At various times between 1891 and 1895 he was a newspaper reporter in Chicago, St. Louis, Cleveland, Pittsburgh, and New York. In observing from time to time the movement of events and personalities behind the scenes in that predatory gilded age of American expansion he came to see life in the big cities as a naked and ruthless struggle for existence which devoured all the conventional pieties of the current moral code. His reading of Herbert Spencer and T. H. Huxley seems to have confirmed him in his view of man as a creature little better than the beasts, dominated by fear and hunger.

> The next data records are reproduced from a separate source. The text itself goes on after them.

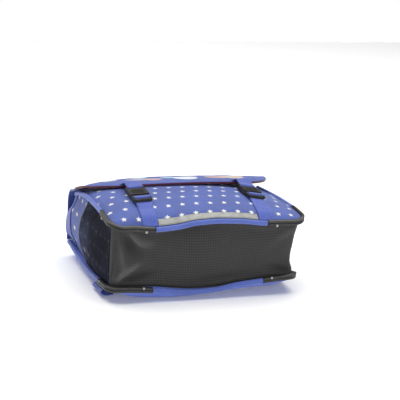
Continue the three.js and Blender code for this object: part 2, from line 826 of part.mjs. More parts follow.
// Prong half: a frame with two strap slots and two barbed arms that enter the socket
function prongGeometry() {
  const half = buckleWidth / 2;
  const wall = half - frontStrapWidth / 2 - buckleClearance;
  const armOut = half - wall - buckleClearance;
  const tip = prongLength + prongReach;
  const outlinePoints = [
    [-half, wall], [-half + wall, 0], [half - wall, 0], [half, wall],
    [half, prongLength], [armOut, prongLength], [armOut, tip - wall], [armOut - wall, tip],
    [armOut - wall * 2, tip - wall], [armOut - wall * 2, prongLength],
    [-armOut + wall * 2, prongLength], [-armOut + wall * 2, tip - wall], [-armOut + wall, tip],
    [-armOut, tip - wall], [-armOut, prongLength], [-half, prongLength],
  ];
  const shape = new THREE.Shape(outlinePoints.map(([x, y]) => new THREE.Vector2(x, y)));
  shape.holes.push(slotHole(firstSlot, crossBar), slotHole(secondSlot, secondSlotEnd - barLength / 2));
  const plate = new THREE.ExtrudeGeometry(shape, { depth: prongThickness, bevelEnabled: false });
  plate.translate(0, 0, prongLow);
  return closedGeometry(plate);
}

// Socket half: a box open towards the prongs, with a bar for the flap's strap
function socketGeometry() {
  const half = buckleWidth / 2;
  const wall = half - frontStrapWidth / 2 - buckleClearance;
  const end = socketBody + socketBarLength;
  const shape = new THREE.Shape();
  shape.moveTo(-half, socketStart);
  shape.lineTo(half, socketStart);
  shape.lineTo(half, end - wall);
  shape.lineTo(half - wall, end);
  shape.lineTo(-half + wall, end);
  shape.lineTo(-half, end - wall);
  shape.closePath();
  shape.holes.push(slotHole(socketBody, socketSlot));
  const low = buckleClearance;
  const body = new THREE.ExtrudeGeometry(shape, { depth: socketHeight - low, bevelEnabled: false });
  body.translate(0, 0, low);
  const room = buckleClearance;
  const cavityLength = prongReach + room * 2;
  const cavityHeight = prongThickness + room * 2;
  const cavity = new THREE.BoxGeometry((half - wall) * 2, cavityLength * 2, cavityHeight);
  cavity.translate(0, socketStart, prongLow + prongThickness / 2);
  return fromSolid(toSolid(body).subtract(toSolid(cavity)));
}

function addBuckledStraps() {
  const places = {
    left: { place: leftStrapPlace, start: flapNear + halfHeight - leftBuckleDrop },
    right: { place: rightStrapPlace, start: flapNear + halfHeight - rightBuckleDrop },
  };
  for (const { name } of sides) {
    const { place, start } = places[name];
    const frame = buckleFrame(place, start);
    addPart(`front_strap_${name}`, frontStrap(place, start, frame), blueWebbing);
    addPart(`flap_strap_${name}`, flapStrap(place, start, frame), blueWebbing);
    placeInFrame(addPart(`buckle_prong_${name}`, prongGeometry(), blackPlastic), frame);
    placeInFrame(addPart(`buckle_socket_${name}`, socketGeometry(), blackPlastic), frame);
  }
}

// Reflective strip along the bottom edge of the front, between the two straps
function addReflectiveStrip() {
  const gap = frontStrapWidth / 2 + seamGap * 4;
  const start = leftStrapPlace + gap;
  const end = rightStrapPlace - gap;
  addPart('reflective_strip', sheet(14, 2, (across, along, through) => {
    const x = start + (end - start) * across;
    const y = -halfHeight + stripStart + stripWidth * along;
    return { x, y, z: frontFace(x, y) + seamGap * 2 + stripThickness * through };
  }), greyReflective);
}

// Shoulder straps folded flat under the back, with webbing to tabs in the bottom corners
const padFar = halfHeight - panelInset * 3;
const padNear = -halfHeight + padFoot;
const padLength = padFar - padNear;
const padEnd = padPlace + padSplay;

function addPad(name, sign) {
  addPart(`shoulder_strap_${name}`, sheet(2, 6, (across, along, through) => {
    const centre = padEnd + (padPlace - padEnd) * along;
    return {
      x: sign * (centre + padWidth * (across - 0.5)),
      y: padNear + padLength * along,
      z: padThickness * through,
    };
  }), blueCloth);
}

// Webbing from the end of a pad, turning from the pad's edge to the line of its pull
const harnessStart = new THREE.Vector2(padEnd, padNear - seamGap);

function harnessRun(anchorY) {
  const end = new THREE.Vector2(harnessAnchor, anchorY);
  return { end, pull: end.clone().sub(harnessStart).normalize() };
}

function addHarness(name, sign, anchorY) {
  const { end, pull } = harnessRun(anchorY);
  addPart(`strap_webbing_${name}`, sheet(1, 6, (across, along, through) => {
    const off = harnessWidth * (across - 0.5);
    const turn = easeBetween(along, 0, 0.4);
    const point = harnessStart.clone().lerp(end, along);
    const crossX = 1 - turn - pull.y * turn;
    const crossY = pull.x * turn;
    return {
      x: sign * (point.x + off * crossX),
      y: point.y + off * crossY,
      z: seamGap + webbingThickness * through,
    };
  }), blueWebbing);
}

// A ladder lock flat on the webbing, with one slot
function addAdjuster(name, sign, anchorY) {
  const half = harnessWidth / 2;
  const wall = barLength;
  const plate = new THREE.Shape();
  plate.moveTo(-half - wall, 0);
  plate.lineTo(half + wall, 0);
  plate.lineTo(half + wall, adjusterLength);
  plate.lineTo(-half - wall, adjusterLength);
  plate.closePath();
  const slot = new THREE.Path();
  slot.moveTo(-half, wall);
  slot.lineTo(-half, adjusterLength - wall);
  slot.lineTo(half, adjusterLength - wall);
  slot.lineTo(half, wall);
  slot.closePath();
  plate.holes.push(slot);
  const frame = new THREE.ExtrudeGeometry(plate, { depth: adjusterThickness, bevelEnabled: false });
  const lock = addPart(`strap_adjuster_${name}`, closedGeometry(frame), blackPlastic);
  const { end, pull } = harnessRun(anchorY);
  const middle = harnessStart.clone().lerp(end, 0.5);
  const place = pulled({ x: sign * middle.x, y: middle.y, z: webbingThickness + seamGap * 2 });
  lock.position.set(place.x, place.y, place.z);
  lock.rotation.z = -sign * Math.atan2(pull.x, pull.y);
}

// A tab from the webbing on the ground, out and up to the seam under the back binding
function addTab(name, sign, anchorY, bulge) {
  const seamX = halfWidth - bindingDepth / 2;
  const footX = harnessAnchor + harnessWidth / 2 + seamGap;
  addPart(`strap_tab_${name}`, sheet(3, 10, (across, along, through) => {
    const width = harnessWidth + (tabSeamLength - harnessWidth) * easeBetween(along, 0, 0.6);
    const y = anchorY + width * (across - 0.5);
    const seamHeight = edgeHeights.back(sign * seamX, y) - guardHeight / 2 - seatGap - clothThickness;
    const turn = along * Math.PI / 2;
    const out = Math.sin(turn) * (1 - through * clothThickness / (seamX - footX));
    const belly = bulge * Math.sin(Math.PI * along * along);
    const rise = (seamHeight - seamGap) * (1 - Math.cos(turn));
    return {
      x: sign * (footX + (seamX - footX) * out + belly),
      y,
      z: seamGap + rise + clothThickness * through,
    };
  }), blueWebbing);
}

// Carry handle: a loop of webbing on edge at the top end
function addHandle() {
  const half = handleThickness / 2;
  const section = new THREE.Shape([
    new THREE.Vector2(-half, 0),
    new THREE.Vector2(half, 0),
    new THREE.Vector2(half, handleWidth),
    new THREE.Vector2(-half, handleWidth),
  ]);
  const reach = handleReach - half;
  const foot = halfHeight + seamGap;
  addPart('handle', sweep(section, 14, (out, up, along) => ({
    x: -(handleSpan / 2 + out) * Math.cos(Math.PI * along),
    y: foot + (reach + out) * Math.sin(Math.PI * along),
    z: seatGap + up,
  })), blueWebbing);
}

addPanels();
addGussets();
addPockets();
addBindings();
addRivets();
addFlap();
addFlapBinding();
addBuckledStraps();
addReflectiveStrip();
const tabs = {
  left: { anchorY: cornerTop + leftTabPlace, bulge: leftTabBulge },
  right: { anchorY: cornerTop + rightTabPlace, bulge: rightTabBulge },
};
for (const { name, sign } of sides) {
  const { anchorY, bulge } = tabs[name];
  addPad(name, sign);
  addHarness(name, sign, anchorY);
  addAdjuster(name, sign, anchorY);
  addTab(name, sign, anchorY, bulge);
}
addHandle();

// The bag stands on the ground with the middle of its box over the origin
const box = new THREE.Box3().setFromObject(parts, true);
const middle = box.getCenter(new THREE.Vector3());
parts.position.set(-middle.x, -middle.y, -box.min.z);

const ransel = new THREE.Group();
ransel.add(parts);

export default ransel;
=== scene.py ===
"""School ransel lying on its back: soft bag, buckled flap, ridged corner guards and straps beneath."""
import math

import bmesh
import bpy
import numpy as np
from mathutils import Matrix, Vector


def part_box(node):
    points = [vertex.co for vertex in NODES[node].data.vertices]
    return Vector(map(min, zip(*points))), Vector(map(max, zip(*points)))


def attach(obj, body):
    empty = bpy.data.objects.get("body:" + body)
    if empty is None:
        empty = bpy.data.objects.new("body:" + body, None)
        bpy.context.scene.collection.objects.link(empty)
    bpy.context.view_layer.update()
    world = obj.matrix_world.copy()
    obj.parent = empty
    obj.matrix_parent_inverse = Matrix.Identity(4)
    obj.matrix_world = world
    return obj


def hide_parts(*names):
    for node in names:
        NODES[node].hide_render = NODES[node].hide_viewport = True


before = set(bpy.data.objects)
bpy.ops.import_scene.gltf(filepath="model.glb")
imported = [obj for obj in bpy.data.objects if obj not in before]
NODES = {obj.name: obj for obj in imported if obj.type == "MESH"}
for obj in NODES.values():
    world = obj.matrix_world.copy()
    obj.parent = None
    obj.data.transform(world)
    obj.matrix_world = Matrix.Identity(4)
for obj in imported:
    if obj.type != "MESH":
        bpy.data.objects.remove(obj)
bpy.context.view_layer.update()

# Sizes of the bag in millimetres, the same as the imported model's
MM = 0.001
BAG_WIDTH, BAG_HEIGHT, BAG_DEPTH = 380, 300, 112
CORNER_RADIUS = 30
BACK_LIFT = 26
BACK_RIGHT_PULL, FRONT_RIGHT_PULL = 8, 3
WAVE_REACH = 0.12
CLOTH, MESH, LINING, WEBBING = 2.0, 1.4, 1.2, 1.6
BACK_PADDING = 5
SEAM_GAP, SEAT_GAP = 0.3, 0.95
GUSSET_INSET, GUSSET_DIP = 10, 12
BINDING_DEPTH, BINDING_HEIGHT, GUARD_HEIGHT = 6, 9, 11
GUARD_BOTTOM_LEG, GUARD_SIDE_LEG = 84, 74
HEM_THICK = 0.7
RIVET_RADIUS, RIVET_HEIGHT = 2.5, 1.6
FLAP_WIDTH, FLAP_REACH, FLAP_GAP, FLAP_PLACE = 376, 145, 5, -4
FLAP_CORNER, FLAP_NARROWING, FLAP_ROLL = 75, 2, 38
MOUTH_CLEARANCE = 7
STRAP_WIDTH = 29
STRAP_START = 8
# place across the bag, start of the buckle up from the bottom
STRAPS = {"left": (-114, 56), "right": (106, 64)}
BUCKLE_SEAT, BUCKLE_WIDTH = 0.3, 35
PRONG_LENGTH, PRONG_THICK = 22, 5
SOCKET_LENGTH, SOCKET_HEIGHT, SOCKET_BAR = 28, 9.4, 12
SLOT, BAR, BUCKLE_CLEARANCE = 6, 4, 0.4
FLAP_STRAP_HOLD = 13
STRIP_WIDTH, STRIP_START, STRIP_THICK = 8.4, 9.2, 0.8
POCKET_LENGTH, POCKET_BULGE, POCKET_HEM = 172, 15, 5
PAD_WIDTH, PAD_LENGTH, PAD_THICK, PAD_PLACE, PAD_SPLAY = 62, 150, 6.4, 70, 10
BACK_CLEARANCE = 0.5
HARNESS_WIDTH, HARNESS_ANCHOR = 25, 150
TAB_SEAM, TAB_CLOTH = 56, 35
HANDLE_SPAN, HANDLE_REACH, HANDLE_WIDTH, HANDLE_THICK = 110, 34, 20, 4
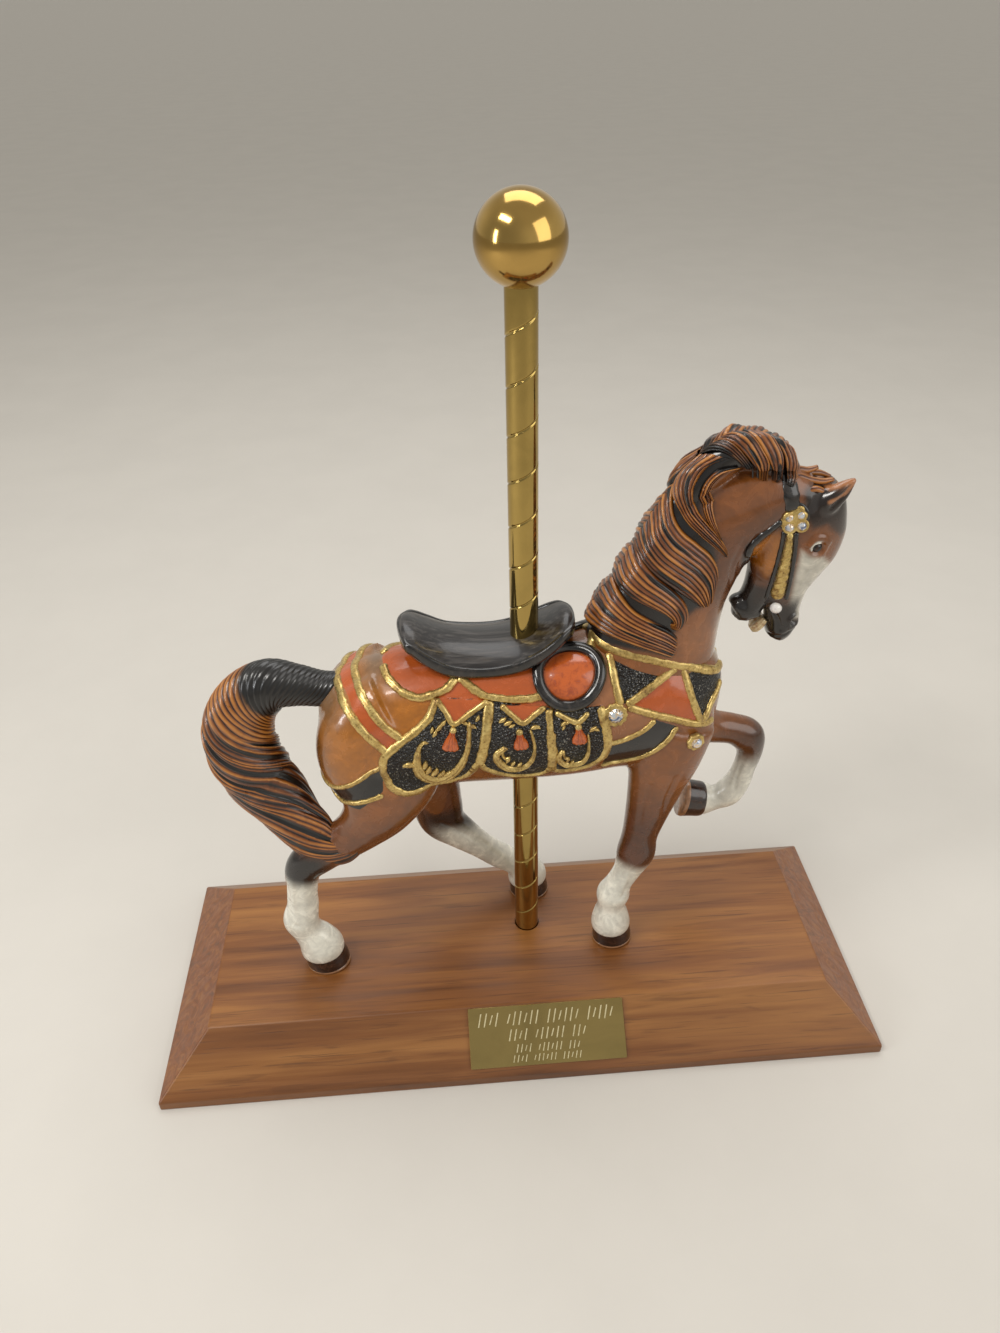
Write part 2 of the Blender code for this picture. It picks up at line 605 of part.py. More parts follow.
def main():
    for obj in list(bpy.data.objects):
        bpy.data.objects.remove(obj)
    parts = make_collection("carousel_horse")
    cutters = make_collection("cutters")

    board = build_board(parts, cutters)
    pole, ball = build_pole_and_ball(parts, cutters)
    plate = build_plate(parts)
    horse = build_horse(parts)

    mesh = bmesh.new()
    mesh.from_mesh(horse.data)
    tree = BVHTree.FromBMesh(mesh)
    mesh.free()

    # Soles trimmed flat, one running gap above the board
    cut_with(horse, block("sole_trim", cutters, (2 * horse_length, horse_length, base_height),
                          (0, 0, base_height / 2 + fit_gap)))
    cut_with(horse, cylinder("horse_bore", cutters, pole_diameter / 2 + fit_gap, base_height,
                             ball_centre_height, pole_x, pole_y))

    stones = [build_stone("large_stone", parts, cutters, horse, tree, LARGE_STONE_SEAT, large_stone_diameter),
              build_stone("chest_stone", parts, cutters, horse, tree, CHEST_STONE_SEAT, chest_stone_diameter)]
    for k in range(4):
        turn = math.radians(45 + 90 * k)
        offset = (rosette_pitch_radius * math.cos(turn), rosette_pitch_radius * math.sin(turn))
        stones.append(build_stone("rosette_stone_%d" % (k + 1), parts, cutters, horse, tree, ROSETTE_SEAT,
                                  rosette_stone_diameter, offset))
    pearl = build_pearl("bit_pearl", parts, cutters, horse, tree, PEARL_SEAT, pearl_diameter)

    materials = {
        "walnut": make_material("walnut", (0.23, 0.10, 0.035), 0.0, 0.4, 0.3),
        "polished_brass": make_material("polished_brass", (0.72, 0.52, 0.20), 1.0, 0.16),
        "engraved_brass": make_material("engraved_brass", (0.62, 0.48, 0.22), 1.0, 0.3),
        "painted_casting": make_material("painted_casting", (0.24, 0.09, 0.03), 0.0, 0.25, 0.6),
        "rhinestone": make_material("rhinestone", (0.80, 0.86, 0.90), 0.0, 0.05),
        "pearl": make_material("pearl", (0.85, 0.83, 0.80), 0.0, 0.2, 0.5),
    }
    for obj, slot in [(board, "walnut"), (pole, "polished_brass"), (ball, "polished_brass"),
                      (plate, "engraved_brass"), (horse, "painted_casting"), (pearl, "pearl")] \
            + [(stone, "rhinestone") for stone in stones]:
        obj.data.materials.clear()
        obj.data.materials.append(materials[slot])
    for obj in cutters.objects:
        obj.hide_render = True
        obj.display_type = "WIRE"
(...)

When he conceived the ambition of becoming, in some sort, “the American Balzac,” it was with the firm intention of conceding nothing to other dissenting views.

“Sister Carrie,” his first novel, ponderous in style but of a brutally harsh realism for the times, appeared in 1900, and made little stir. Legend has surrounded the event with the suggestion that the book was deliberately suppressed by the publishers, but in fact it seems to have been issued in quite a normal way, and the most that can be urged in the circumstances in that there was possibly a lack of anxiety on the publisher’s part to “push” its sale. Dreiser, however, who was by then a successful journalist, felt deeply injured by the inadequate notice the book received (and by various items of hostile criticism), and did not publish another novel for 11 years. In the interval, he held several editorial posts, being editor-in-chief of the Butterick publications from 1907 until 1910. In 1911 he produced the relatively short “Jennie Gerhardt,” which won considered praise. Then came “The Financier” (1912, rewritten 1927) and “The Titan” (1914), which embodied at enormous length, and with a fair degree of novelist’s license, something of the career of a well-known traction magnate of the period, C. T. Yerkes. These are probably Dreiser’s best books, Illustrating with obdurate strength the corrupting psychology of wealth and power in American society.

Neither his novels nor later works of non-fiction – “A Traveller at Forty,” “A Hoosier Holiday,” “Hey Rub-A-Dub-Dub,” and others – received anything like their just due when they first appeared. It was necessary for him to await the full development of an after-war mood of disillusionment before receiving adequate recognition. That, and rather more than that, came with the appearance of the earnest, massive but fatiguing “An American Tragedy,” an over-praised book.

There remain his volumes of autobiography, which in chronological order begin with “Dawn”; “Moods Cadenced and Declaimed”; “Chains”; a volume of short stories – his short stories were merely large-sized chunks of function, indistinguishable in artistic method from his novels; “Dreiser Looks at Russia,” written after a tourist’s visit with Mr. Sinclair Lewis in 1927, very sympathetic in tone but expressing doubt of the outcome; and “Tragic America,” published in this country in 1932 and leaving an impression of somewhat rhetorical bitterness and heat. In the 1939-45 war he several times created a minor stir by the virulence of his anti-British outbursts. In 1942, for instance, he described the British as ‘lousy and aristocratic horse-riding snobs,” predicted that Russia would go down in defeat, and hoped the Germans would invade England, which in any case had done nothing in the war, he said, except borrow money and men from the United States. Having thus spoken his mind on the eve of a public address which he was due to deliver in Toronto, he was obliged to depart in a hurry from the city and from Canada. Dreiser was not a sympathetic personality and grew crabbed and assertive in his last years. As a writer, he was, in one sense, as native to the American soil as Hawthorne or Whitman, a grim, hard, uncompromising, and powerful witness to the truth as he saw it.

.

*******************************************************************

The Spectator, Friday, January 4, 1946

Ordinary readers – I will not say admirers – of Theodore Dreiser’s works will, I should imagine, have read with some surprise the depreciatory obituary notice of him in Monday’s Times. Take one judgement alone: “The earnest, massive, but fatiguing An American Tragedy, an over-praised book.” Well, anyone, of course, is free to think that, and to say that. Equally anyone is free to express astonishment, as I take leave to do, at such a verdict. To me this deeply moving novel has always seemed charged with all the relentless inevitability of a Greek tragedy. That I am not alone in this I know. I may be in a minority, but I doubt it.